Capitalists’ structural power over our government was demonstrated nakedly last month in Seattle, when Amazon and other large companies used the mere threat of slowing or withdrawing business activity to force the city council, elected by hundreds of thousands of voters, to repeal a new tax that threatened their profits. Socialists like Ocasio-Cortez are going to keep coming up against these limits when trying to check the power of corporations.
But if we’re going to overcome those limits, the starting point will be politicizing and organizing mass numbers of people. And as Chris Maisano argues, the key to politicizing ordinary people often lies in offering an alternative and showing them that, together, we can achieve it: “People accept the rule of capital not because they’re duped by ideology and discourse, but because, in most times and places, they correctly perceive no realistic alternative to its rule.”
Ocasio-Cortez’s victory will compel people to begin seeing themselves as agents who can contribute, in however small a way, to actually changing their own lives and the world.
Such mass politicization will not automatically translate into a militant and organized working class, and certainly not overnight.
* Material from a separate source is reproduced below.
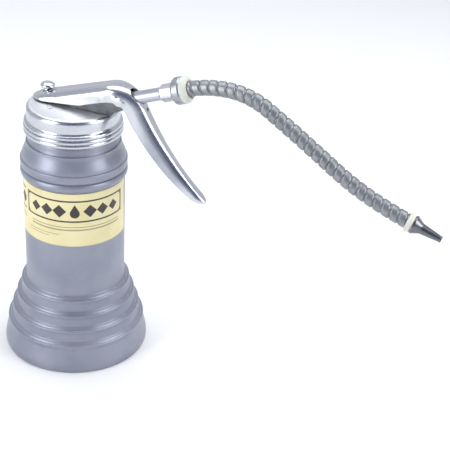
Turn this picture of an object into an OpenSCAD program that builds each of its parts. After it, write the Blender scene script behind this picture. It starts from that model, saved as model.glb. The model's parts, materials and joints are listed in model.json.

The road ahead for socialists is as challenging as ever, particularly with the labor movement as weak as it has been in a century. Socialism, or even a humane social-democratic welfare state, can only be won and sustained by massive levels of class struggle.
Yet Corbyn, Sanders, and Ocasio-Cortez have proven that elections can play a crucial role at politicizing the working class and inspiring them to organize.
There are glimmers of hope around the country. Ocasio-Cortez’s victory and instant celebrity shows how working people respond to class-based politics. Now that millions are curious about socialism, our task is to organize and mobilize as many of them as possible — at the ballot box and beyond.